Dennis Primeau is running for a second term in Div. 7.
Dennis Primeau is running for a second term in Div. 7.

Dennis Primeau will run for re-election in Div 7.

Primeau is the last incumbent to announce his re-election bid and says he wanted to wait until the municipal inspection report went public Aug. 30. Former county councillor Bert Seatter is also seeking the Div. 7 seat.

“I was probably one of the key players to get that investigation going,” he said. “Fundamentally there is a lot of problems with Westlock County.”

Citing the Tawatinaw ski hill plebiscite that will be voted on during the election as the biggest task facing the new council, Primeau pledged to honour its results.

“There’s talk already that there’s councillors that will not abide by the plebiscite,” he said. “I can assure you that I will back the plebiscite no matter what it says. That’s the democratic process and that’s what we have to do. Morally we are bound by it.”

Primeau has been a prominent figure in what has been a colourful term, making national headlines last spring after then-reeve Bud Massey made a complaint of being assaulted by Primeau to RCMP. Primeau eventually apologized as part of a peace bond and the charges were withdrawn.

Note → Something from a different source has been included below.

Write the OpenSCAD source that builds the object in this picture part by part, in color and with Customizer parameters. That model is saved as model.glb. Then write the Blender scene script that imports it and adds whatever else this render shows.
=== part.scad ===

He was also cited in the municipal inspection report as berating the county’s fire chief in 2015 after the fire department responded to a 911 call involving a grass fire. Primeau was reported to have addressed the chief with “foul, threatening language. The report noted that the permit he was referring to was for a different property.

Primeau acknowledged that he would do things differently knowing what he does now, though he focused more on the various incidents involving former-CAO Peter Kelly and Massey.

“There’s absolutely no doubt that the conduct maybe wasn’t of the highest calibre,” he said. “But the things that happened in (council) were far worse. If we’re talking about the reeve (Massey at the time) trying to pressure employees, that was totally wrong and should never have happened. I would have never given Peter Kelly this much rope. Knowing what I know now, he would have been stopped long before he got this far.”

He lamented that council has limited power to effect change, suggesting that there was a need for more oversight of administration.

“There’s a lot of problems with the way municipal governments are set up. You elect a council and that council has very little power to do much of anything beyond strict guidelines around the budget and making sure the budget is followed,” he said. “But as you’ve seen in the Peter Kelly case, he didn’t have to budget or anything, he just did whatever he wanted. He’s fundamentally claiming that he got all this direction from council in-camera. But you have to have a motion out of camera that specifically states what you’re doing.”

Ultimately Primeau challenged ratepayers to make their votes count.

“Once we know who’s running, their positions need to be made abundantly clear,” he said. “It’s going to be the taxpayers’ responsibility to put in a better council than they did last time.”